## start Recorded information
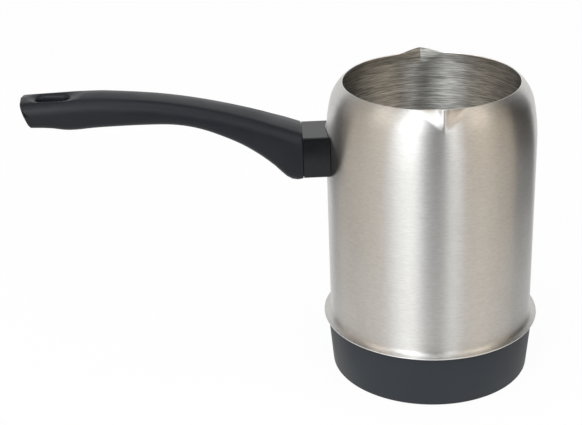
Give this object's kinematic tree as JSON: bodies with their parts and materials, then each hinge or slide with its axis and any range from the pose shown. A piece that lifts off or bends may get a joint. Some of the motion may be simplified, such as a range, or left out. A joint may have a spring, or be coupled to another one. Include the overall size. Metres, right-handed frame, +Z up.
{
  "type": "electric turkish coffee maker",
  "caption": "Steel coffee pot with two pouring lips, a concealed heater in a plastic base, and a long black handle with a hanging slot.",
  "frame": {"origin": "on the pot's axis, at the surface that it stands on", "axes": "+Z up along the pot's axis; the handle points along -X; the two pouring lips point along +Y and -Y"},
  "size_m": [0.2318, 0.1, 0.1415],
  "materials": {
    "stainless_steel": "brushed",
    "zinc_steel": "satin",
    "aluminium": "satin",
    "element_sheath": "satin",
    "base_plastic": "matte",
    "silicone": "matte",
    "coupler_plastic": "satin",
    "brass": "satin",
    "ceramic": "matte",
    "bimetal": "satin",
    "collar_plastic": "gloss",
    "grip_plastic": "matte"
  },
  "bodies": {
    "pot": {"vessel_body": "stainless_steel", "vessel_floor": "stainless_steel", "heat_spreader": "aluminium", "heater_tube": "element_sheath", "heater_cold_pins": "zinc_steel", "heater_end_beads": "ceramic", "base_cup": "base_plastic", "base_seal": "silicone", "base_posts": "zinc_steel", "base_screws": "zinc_steel", "coupler_body": "coupler_plastic", "live_pin": "brass", "neutral_ring": "brass", "earth_ring": "brass", "earth_strap": "brass", "coupler_studs": "zinc_steel", "coupler_nuts": "zinc_steel", "cutout_carrier": "ceramic", "line_disc": "bimetal", "line_heater_link": "brass", "line_fixed_contact": "brass", "neutral_disc": "bimetal", "neutral_heater_link": "brass", "neutral_fixed_contact": "brass", "handle_bracket": "zinc_steel", "handle_collar": "collar_plastic", "handle_grip": "grip_plastic", "handle_screw": "zinc_steel"},
    "line_arm": {"line_contact_arm": "brass"},
    "line_pin": {"line_push_pin": "ceramic"},
    "neutral_arm": {"neutral_contact_arm": "brass"},
    "neutral_pin": {"neutral_push_pin": "ceramic"}
  },
  "joints": [
    {"name": "line_arm_flex", "type": "hinge", "parent": "pot", "child": "line_arm", "pos_m": [0.009, 0.0076, 0.0223], "axis": [0, -1, 0], "range_deg": [0, 4.6], "stiffness_Nm_per_rad": 0.02, "springref_deg": -5.73},
    {"name": "line_pin_slide", "type": "slide", "parent": "pot", "child": "line_pin", "axis": [0, 0, -1], "range_m": [0, 0.00081]},
    {"name": "neutral_arm_flex", "type": "hinge", "parent": "pot", "child": "neutral_arm", "pos_m": [0.009, -0.0076, 0.0223], "axis": [0, -1, 0], "range_deg": [0, 4.6], "stiffness_Nm_per_rad": 0.02, "springref_deg": -5.73},
    {"name": "neutral_pin_slide", "type": "slide", "parent": "pot", "child": "neutral_pin", "axis": [0, 0, -1], "range_m": [0, 0.00081]}
  ],
  "couplings": [
    {"joint": "line_pin_slide", "follows": "line_arm_flex", "m_per_rad": 0.01},
    {"joint": "neutral_pin_slide", "follows": "neutral_arm_flex", "m_per_rad": 0.01}
  ]
}
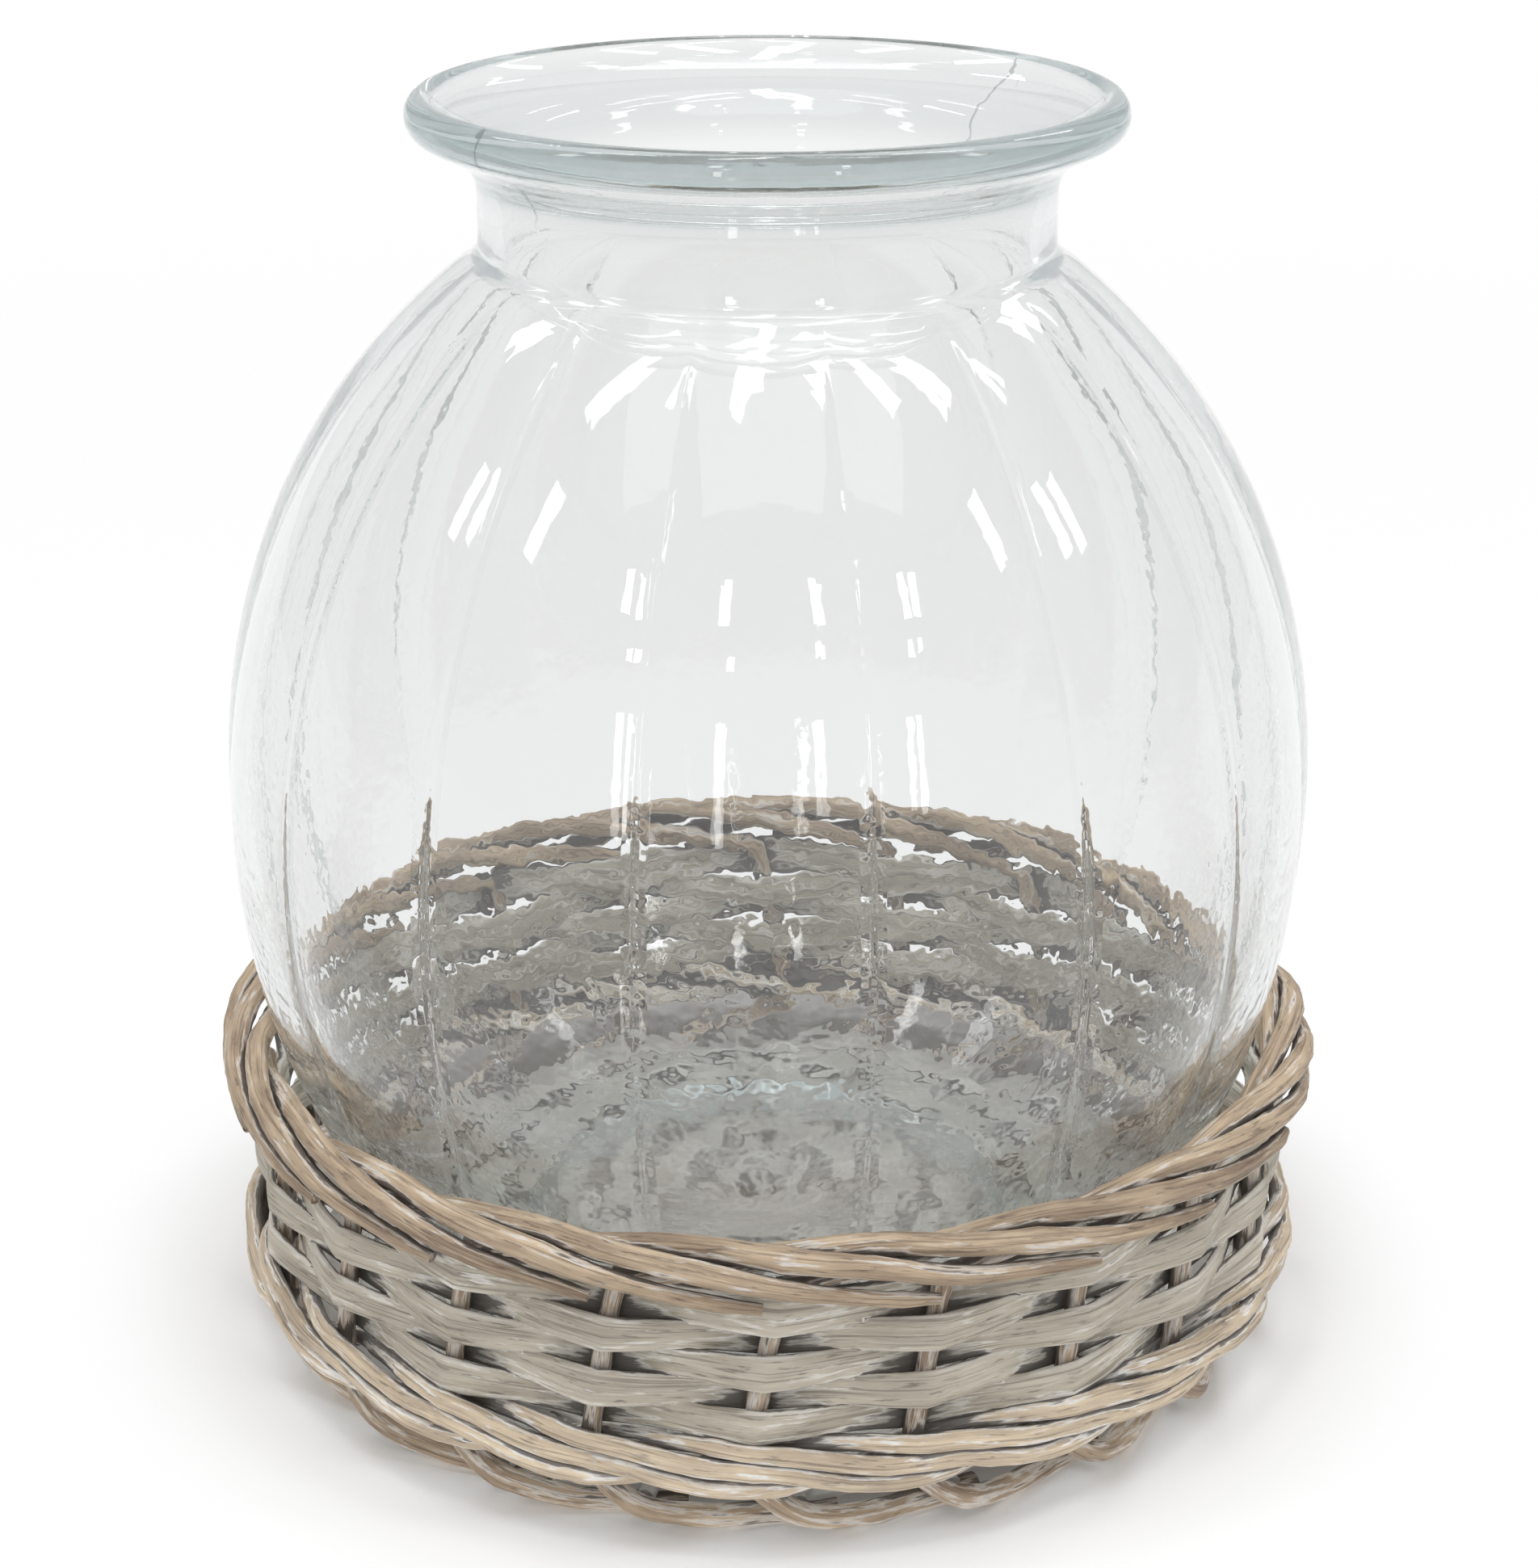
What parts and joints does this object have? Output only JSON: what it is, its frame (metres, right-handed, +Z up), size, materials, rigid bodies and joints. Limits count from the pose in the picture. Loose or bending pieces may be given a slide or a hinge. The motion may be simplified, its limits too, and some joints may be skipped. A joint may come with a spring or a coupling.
{
  "type": "vase in woven basket",
  "caption": "Round fluted clear glass vase with a short neck and flared rolled lip, standing loose in a low woven willow basket.",
  "frame": {"origin": "centre of the basket's foot, on the surface it stands on", "axes": "+Z up the vase's axis, -Y towards the front"},
  "size_m": [0.2476, 0.248, 0.2754],
  "materials": {
    "vase_glass": "clear moulded glass, slightly wavy",
    "border_willow": "warm tan willow rod, weathered",
    "wale_willow": "brown willow rod with white wash",
    "strip_willow": "greige split willow with white wash",
    "stick_willow": "dull willow stick",
    "floor_willow": "greige split willow, dull"
  },
  "bodies": {
    "basket": {"stake_01": "border_willow", "stake_02": "border_willow", "stake_03": "border_willow", "stake_04": "border_willow", "stake_05": "border_willow", "stake_06": "border_willow", "stake_07": "border_willow", "stake_08": "border_willow", "stake_09": "border_willow", "stake_10": "border_willow", "stake_11": "border_willow", "stake_12": "border_willow", "stake_13": "border_willow", "stake_14": "border_willow", "stake_15": "border_willow", "stake_16": "border_willow", "stake_17": "border_willow", "stake_18": "border_willow", "stake_19": "border_willow", "stake_20": "border_willow", "wale_rod_1": "wale_willow", "wale_rod_2": "wale_willow", "wale_rod_3": "wale_willow", "wale_rod_4": "wale_willow", "wall_strip_1": "strip_willow", "wall_strip_2": "strip_willow", "wall_strip_3": "strip_willow", "wall_strip_4": "strip_willow", "wall_strip_5": "strip_willow", "floor_stick_01": "stick_willow", "floor_stick_02": "stick_willow", "floor_stick_03": "stick_willow", "floor_stick_04": "stick_willow", "floor_stick_05": "stick_willow", "floor_stick_06": "stick_willow", "floor_stick_07": "stick_willow", "floor_stick_08": "stick_willow", "floor_stick_09": "stick_willow", "floor_stick_10": "stick_willow", "floor_strip_1": "floor_willow", "floor_strip_2": "floor_willow", "floor_strip_3": "floor_willow", "floor_strip_4": "floor_willow", "floor_strip_5": "floor_willow", "floor_strip_6": "floor_willow", "floor_strip_7": "floor_willow", "floor_strip_8": "floor_willow"},
    "vase": {"glass_vase": "vase_glass"}
  },
  "joints": [
    {"name": "vase_lift", "type": "slide", "parent": "basket", "child": "vase", "axis": [0, 0, 1], "range_m": [0, 0.09]}
  ]
}
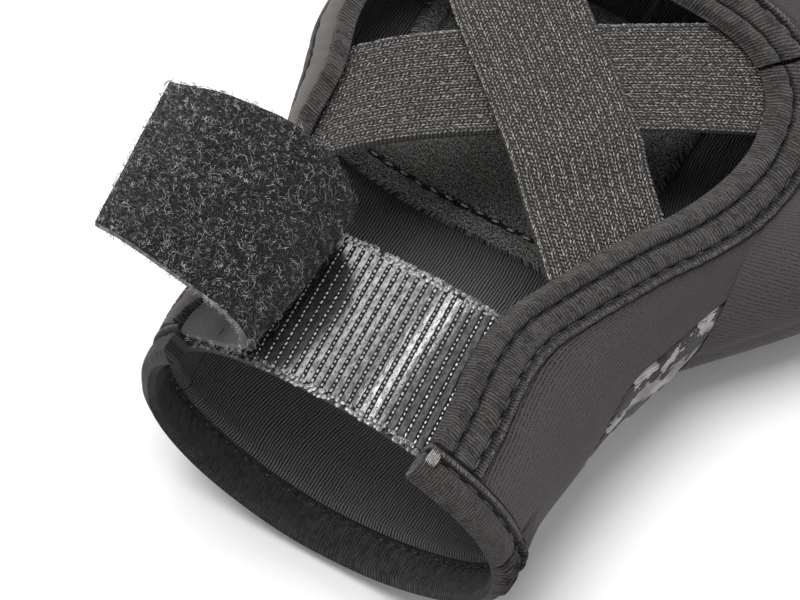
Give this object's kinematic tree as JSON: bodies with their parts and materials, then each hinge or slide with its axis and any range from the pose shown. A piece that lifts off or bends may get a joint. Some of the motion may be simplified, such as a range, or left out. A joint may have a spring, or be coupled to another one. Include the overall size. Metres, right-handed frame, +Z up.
{
  "type": "training glove",
  "caption": "Fingerless left-hand training glove lying palm down, with an open back crossed by elastic straps and a hook-and-loop wrist closure folded open.",
  "frame": {"origin": "on the floor under the middle of the palm, 65 mm from the wrist edge", "axes": "+X to the thumb side, +Y to the fingers, +Z up from the floor through the back of the hand"},
  "size_m": [0.1119, 0.1433, 0.0607],
  "materials": {
    "knit": "dark warm grey fine knit with narrow wales along the hand",
    "binding": "near-black rib-woven edge tape with stitch grooves",
    "elastic": "grey woven elastic with rows of small stitches along it",
    "hook_tape": "satin grey hook tape in narrow rows",
    "loop_pile": "black looped pile with paler curled fibres, grey smooth reverse",
    "fleece": "black short-pile fleece with a quilting line inside its edge",
    "printed_palm": "grey fabric with a blotchy print in pale and dark greys"
  },
  "bodies": {
    "root": {"palm_panel": "printed_palm", "thumb_side_panel": "knit", "thumb_side_binding": "binding", "knuckle_panel": "knit", "knuckle_binding": "binding", "little_side_panel": "knit", "little_side_binding": "binding", "wrist_hem": "binding", "hook_tape": "hook_tape", "loop_tab": "loop_pile", "elastic_strap_over": "elastic", "elastic_strap_under": "elastic", "palm_pad": "fleece", "index_sleeve": "knit", "index_hem": "binding", "middle_sleeve": "knit", "middle_hem": "binding", "ring_sleeve": "knit", "ring_hem": "binding", "little_sleeve": "knit", "little_hem": "binding", "thumb_sleeve": "knit", "thumb_hem": "binding"}
  },
  "joints": []
}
## end Recorded information
All of the entries above should be written out again exactly.

In response
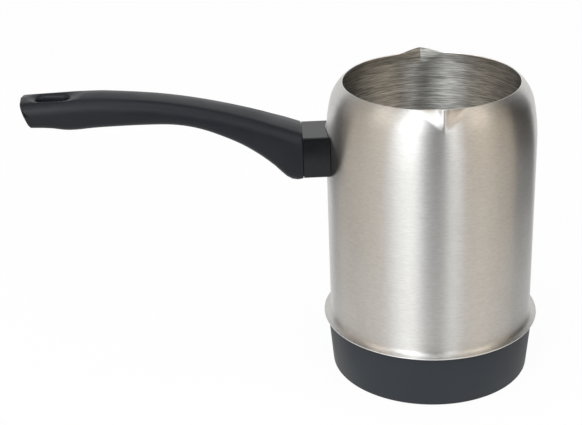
Give this object's kinematic tree as JSON: bodies with their parts and materials, then each hinge or slide with its axis and any range from the pose shown. A piece that lifts off or bends may get a joint. Some of the motion may be simplified, such as a range, or left out. A joint may have a spring, or be coupled to another one. Include the overall size. Metres, right-handed frame, +Z up.
{
  "type": "electric turkish coffee maker",
  "caption": "Steel coffee pot with two pouring lips, a concealed heater in a plastic base, and a long black handle with a hanging slot.",
  "frame": {"origin": "on the pot's axis, at the surface that it stands on", "axes": "+Z up along the pot's axis; the handle points along -X; the two pouring lips point along +Y and -Y"},
  "size_m": [0.2318, 0.1, 0.1415],
  "materials": {
    "stainless_steel": "brushed",
    "zinc_steel": "satin",
    "aluminium": "satin",
    "element_sheath": "satin",
    "base_plastic": "matte",
    "silicone": "matte",
    "coupler_plastic": "satin",
    "brass": "satin",
    "ceramic": "matte",
    "bimetal": "satin",
    "collar_plastic": "gloss",
    "grip_plastic": "matte"
  },
  "bodies": {
    "pot": {"vessel_body": "stainless_steel", "vessel_floor": "stainless_steel", "heat_spreader": "aluminium", "heater_tube": "element_sheath", "heater_cold_pins": "zinc_steel", "heater_end_beads": "ceramic", "base_cup": "base_plastic", "base_seal": "silicone", "base_posts": "zinc_steel", "base_screws": "zinc_steel", "coupler_body": "coupler_plastic", "live_pin": "brass", "neutral_ring": "brass", "earth_ring": "brass", "earth_strap": "brass", "coupler_studs": "zinc_steel", "coupler_nuts": "zinc_steel", "cutout_carrier": "ceramic", "line_disc": "bimetal", "line_heater_link": "brass", "line_fixed_contact": "brass", "neutral_disc": "bimetal", "neutral_heater_link": "brass", "neutral_fixed_contact": "brass", "handle_bracket": "zinc_steel", "handle_collar": "collar_plastic", "handle_grip": "grip_plastic", "handle_screw": "zinc_steel"},
    "line_arm": {"line_contact_arm": "brass"},
    "line_pin": {"line_push_pin": "ceramic"},
    "neutral_arm": {"neutral_contact_arm": "brass"},
    "neutral_pin": {"neutral_push_pin": "ceramic"}
  },
  "joints": [
    {"name": "line_arm_flex", "type": "hinge", "parent": "pot", "child": "line_arm", "pos_m": [0.009, 0.0076, 0.0223], "axis": [0, -1, 0], "range_deg": [0, 4.6], "stiffness_Nm_per_rad": 0.02, "springref_deg": -5.73},
    {"name": "line_pin_slide", "type": "slide", "parent": "pot", "child": "line_pin", "axis": [0, 0, -1], "range_m": [0, 0.00081]},
    {"name": "neutral_arm_flex", "type": "hinge", "parent": "pot", "child": "neutral_arm", "pos_m": [0.009, -0.0076, 0.0223], "axis": [0, -1, 0], "range_deg": [0, 4.6], "stiffness_Nm_per_rad": 0.02, "springref_deg": -5.73},
    {"name": "neutral_pin_slide", "type": "slide", "parent": "pot", "child": "neutral_pin", "axis": [0, 0, -1], "range_m": [0, 0.00081]}
  ],
  "couplings": [
    {"joint": "line_pin_slide", "follows": "line_arm_flex", "m_per_rad": 0.01},
    {"joint": "neutral_pin_slide", "follows": "neutral_arm_flex", "m_per_rad": 0.01}
  ]
}
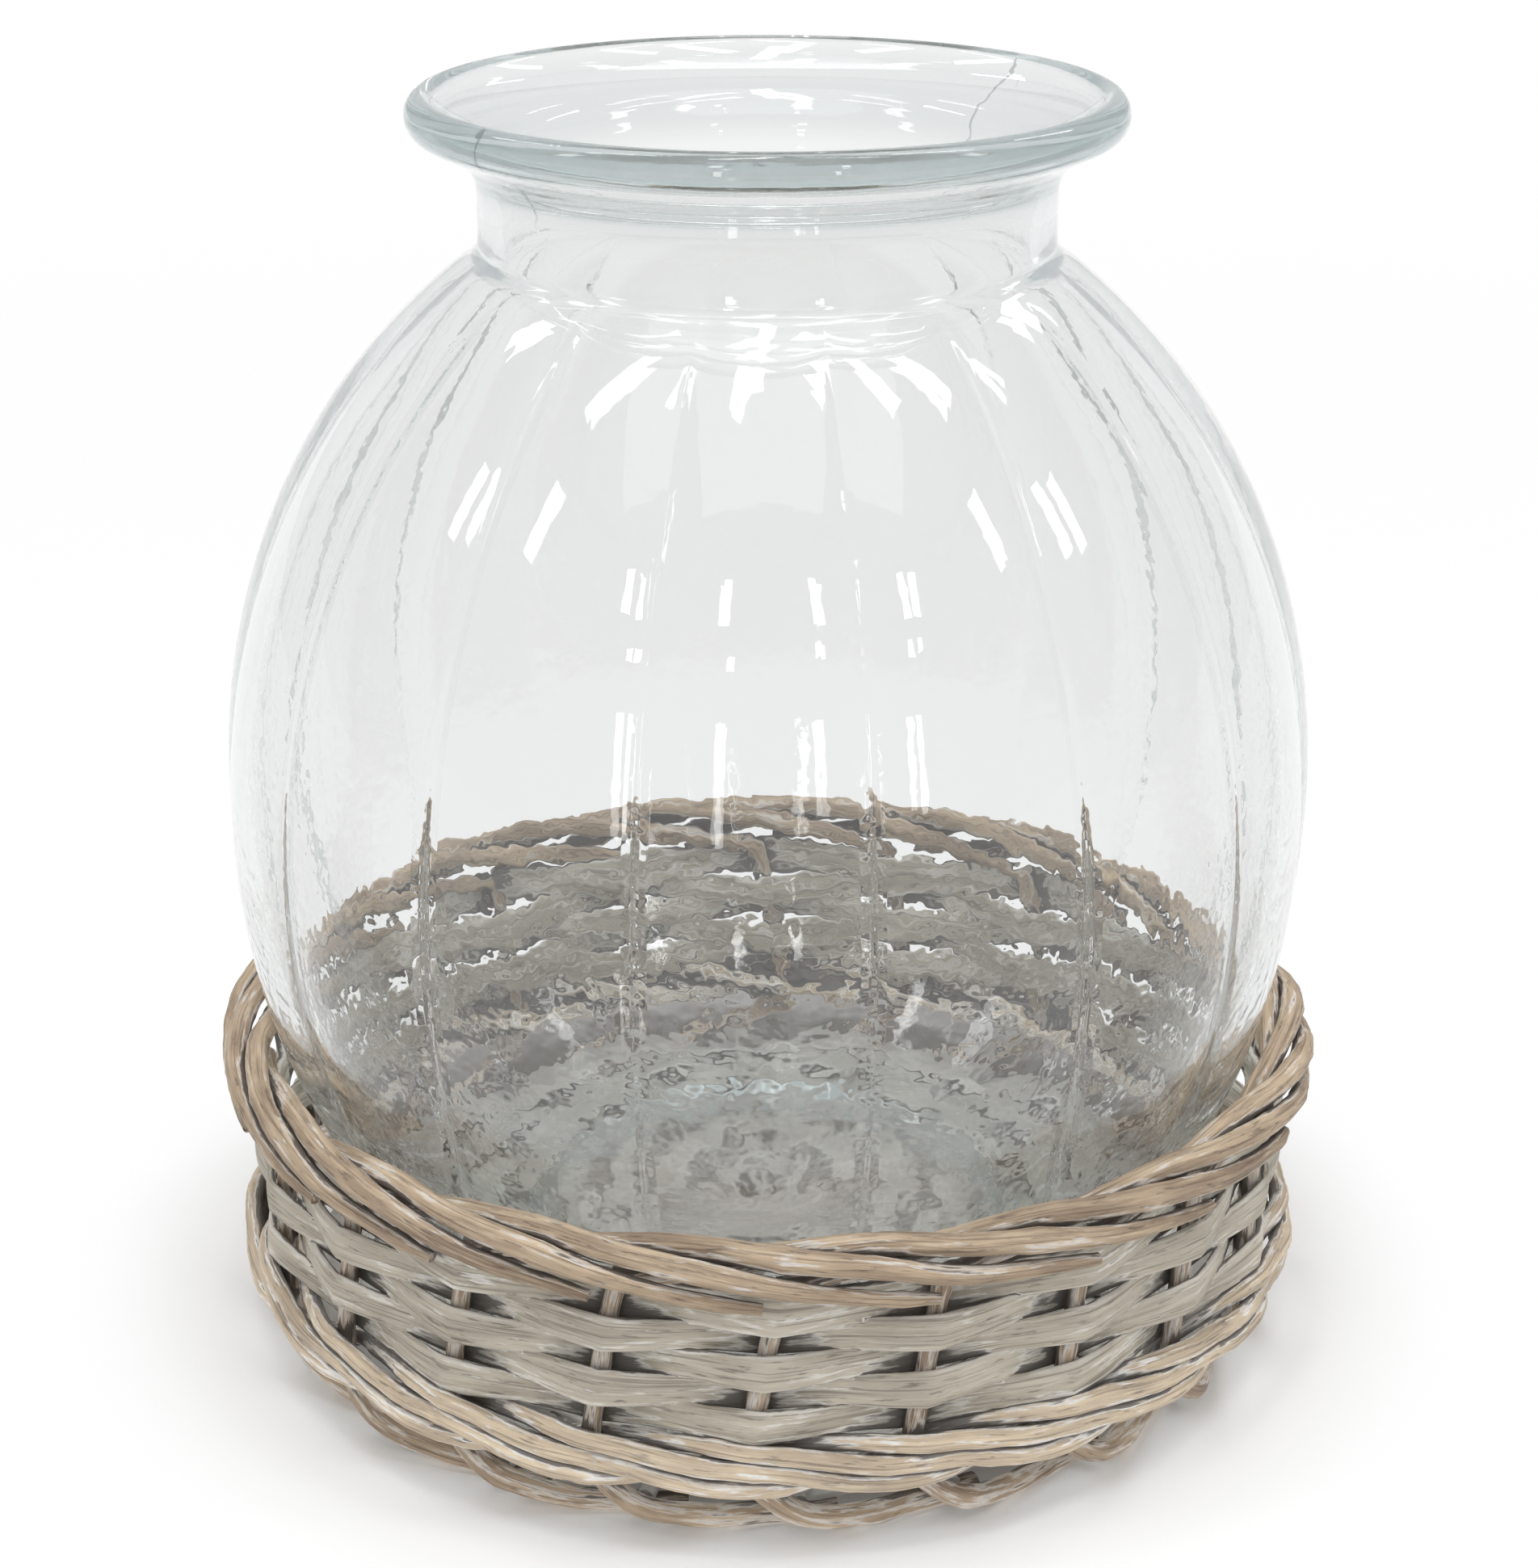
What parts and joints does this object have? Output only JSON: what it is, its frame (metres, right-handed, +Z up), size, materials, rigid bodies and joints. Limits count from the pose in the picture. Loose or bending pieces may be given a slide or a hinge. The motion may be simplified, its limits too, and some joints may be skipped. A joint may come with a spring or a coupling.
{
  "type": "vase in woven basket",
  "caption": "Round fluted clear glass vase with a short neck and flared rolled lip, standing loose in a low woven willow basket.",
  "frame": {"origin": "centre of the basket's foot, on the surface it stands on", "axes": "+Z up the vase's axis, -Y towards the front"},
  "size_m": [0.2476, 0.248, 0.2754],
  "materials": {
    "vase_glass": "clear moulded glass, slightly wavy",
    "border_willow": "warm tan willow rod, weathered",
    "wale_willow": "brown willow rod with white wash",
    "strip_willow": "greige split willow with white wash",
    "stick_willow": "dull willow stick",
    "floor_willow": "greige split willow, dull"
  },
  "bodies": {
    "basket": {"stake_01": "border_willow", "stake_02": "border_willow", "stake_03": "border_willow", "stake_04": "border_willow", "stake_05": "border_willow", "stake_06": "border_willow", "stake_07": "border_willow", "stake_08": "border_willow", "stake_09": "border_willow", "stake_10": "border_willow", "stake_11": "border_willow", "stake_12": "border_willow", "stake_13": "border_willow", "stake_14": "border_willow", "stake_15": "border_willow", "stake_16": "border_willow", "stake_17": "border_willow", "stake_18": "border_willow", "stake_19": "border_willow", "stake_20": "border_willow", "wale_rod_1": "wale_willow", "wale_rod_2": "wale_willow", "wale_rod_3": "wale_willow", "wale_rod_4": "wale_willow", "wall_strip_1": "strip_willow", "wall_strip_2": "strip_willow", "wall_strip_3": "strip_willow", "wall_strip_4": "strip_willow", "wall_strip_5": "strip_willow", "floor_stick_01": "stick_willow", "floor_stick_02": "stick_willow", "floor_stick_03": "stick_willow", "floor_stick_04": "stick_willow", "floor_stick_05": "stick_willow", "floor_stick_06": "stick_willow", "floor_stick_07": "stick_willow", "floor_stick_08": "stick_willow", "floor_stick_09": "stick_willow", "floor_stick_10": "stick_willow", "floor_strip_1": "floor_willow", "floor_strip_2": "floor_willow", "floor_strip_3": "floor_willow", "floor_strip_4": "floor_willow", "floor_strip_5": "floor_willow", "floor_strip_6": "floor_willow", "floor_strip_7": "floor_willow", "floor_strip_8": "floor_willow"},
    "vase": {"glass_vase": "vase_glass"}
  },
  "joints": [
    {"name": "vase_lift", "type": "slide", "parent": "basket", "child": "vase", "axis": [0, 0, 1], "range_m": [0, 0.09]}
  ]
}
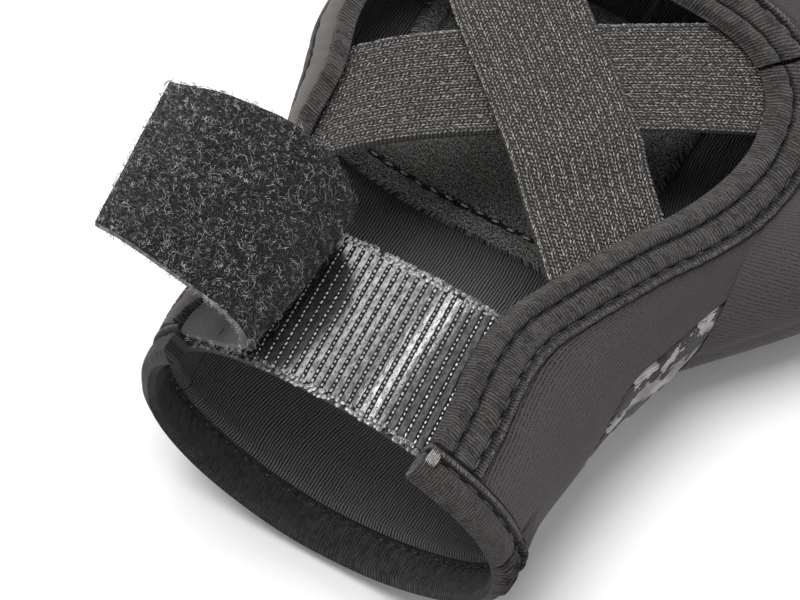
Give this object's kinematic tree as JSON: bodies with their parts and materials, then each hinge or slide with its axis and any range from the pose shown. A piece that lifts off or bends may get a joint. Some of the motion may be simplified, such as a range, or left out. A joint may have a spring, or be coupled to another one. Include the overall size. Metres, right-handed frame, +Z up.
{
  "type": "training glove",
  "caption": "Fingerless left-hand training glove lying palm down, with an open back crossed by elastic straps and a hook-and-loop wrist closure folded open.",
  "frame": {"origin": "on the floor under the middle of the palm, 65 mm from the wrist edge", "axes": "+X to the thumb side, +Y to the fingers, +Z up from the floor through the back of the hand"},
  "size_m": [0.1119, 0.1433, 0.0607],
  "materials": {
    "knit": "dark warm grey fine knit with narrow wales along the hand",
    "binding": "near-black rib-woven edge tape with stitch grooves",
    "elastic": "grey woven elastic with rows of small stitches along it",
    "hook_tape": "satin grey hook tape in narrow rows",
    "loop_pile": "black looped pile with paler curled fibres, grey smooth reverse",
    "fleece": "black short-pile fleece with a quilting line inside its edge",
    "printed_palm": "grey fabric with a blotchy print in pale and dark greys"
  },
  "bodies": {
    "root": {"palm_panel": "printed_palm", "thumb_side_panel": "knit", "thumb_side_binding": "binding", "knuckle_panel": "knit", "knuckle_binding": "binding", "little_side_panel": "knit", "little_side_binding": "binding", "wrist_hem": "binding", "hook_tape": "hook_tape", "loop_tab": "loop_pile", "elastic_strap_over": "elastic", "elastic_strap_under": "elastic", "palm_pad": "fleece", "index_sleeve": "knit", "index_hem": "binding", "middle_sleeve": "knit", "middle_hem": "binding", "ring_sleeve": "knit", "ring_hem": "binding", "little_sleeve": "knit", "little_hem": "binding", "thumb_sleeve": "knit", "thumb_hem": "binding"}
  },
  "joints": []
}